Mahdi Mattar, chief economist, Shuaa Capital

But such handouts will inevitably have a bearing on behind-the-scenes relations between the federation’s seven members. Dubai’s economic autonomy has diminished following the central bank’s intervention. Whether this diminution is permanent will not be apparent until the economic recovery has taken place.

“We will never know the details, but of course this bailout comes at a price, and the price is that Abu Dhabi probably has a much larger role in economic decision-making,” says Woertz.

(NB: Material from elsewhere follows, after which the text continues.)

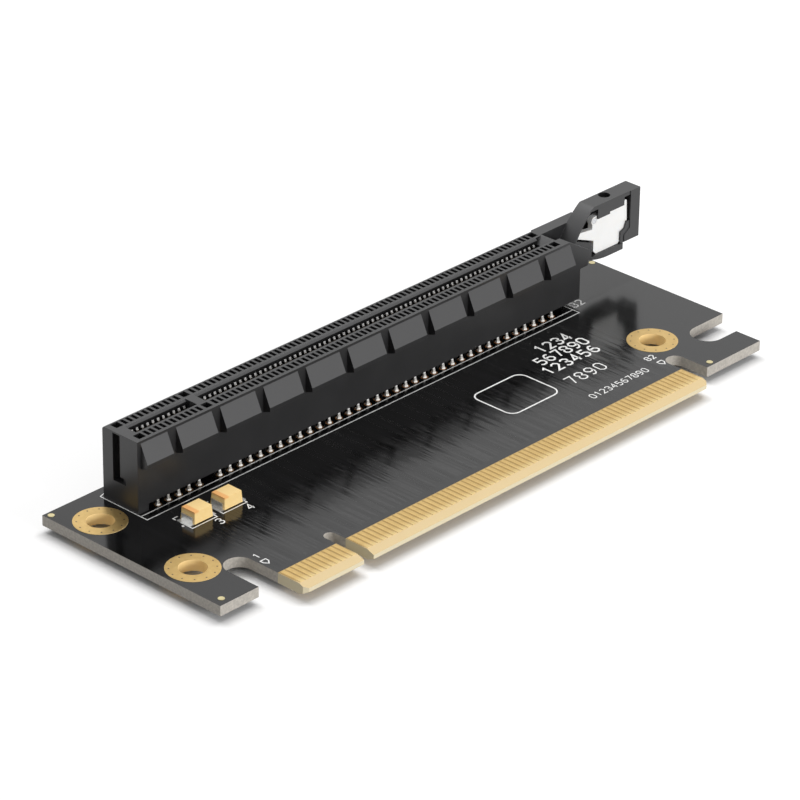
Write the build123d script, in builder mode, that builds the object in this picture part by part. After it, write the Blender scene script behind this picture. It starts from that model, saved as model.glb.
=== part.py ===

“It is like when General Motors gets bailed out by the government. The government wants to know about its business decisions from then on. Every time [Dubai ruler] Sheikh Mohammed [bin Rashid al-Maktoum] wants to launch a large project now, he might need to go to Abu Dhabi and ask if he is allowed to do it.”

The financial crisis has highlighted the weaknesses inherent in Dubai’s economic model, which was built on the assumption of continued demand for real estate. The legacy of debt with which it and the UAE will have to contend over the coming years will serve as a stark lesson for other Gulf states that have sought to emulate Dubai’s growth. 

But the slowdown in Dubai’s economy has had some positive effects. At the height of the construction boom in the summer of 2008, the emirate’s competitiveness was rapidly being eroded, as property values and rental prices soared by up to 50 per cent for large villas.

The sharp correction in real estate prices over the past 12 months means Dubai is once again an affordable city in which to live. With its well-developed infrastructure, it will be well positioned to benefit from a resurgence in the economies of the Middle East when it happens, and will be able to reassert itself as an attractive regional hub for trade and finance. 

But despite the growing sense of optimism on the street, it is still far too soon to say that recovery is genuinely on its way. Significant challenges still lie ahead for Dubai, and for the UAE as a whole.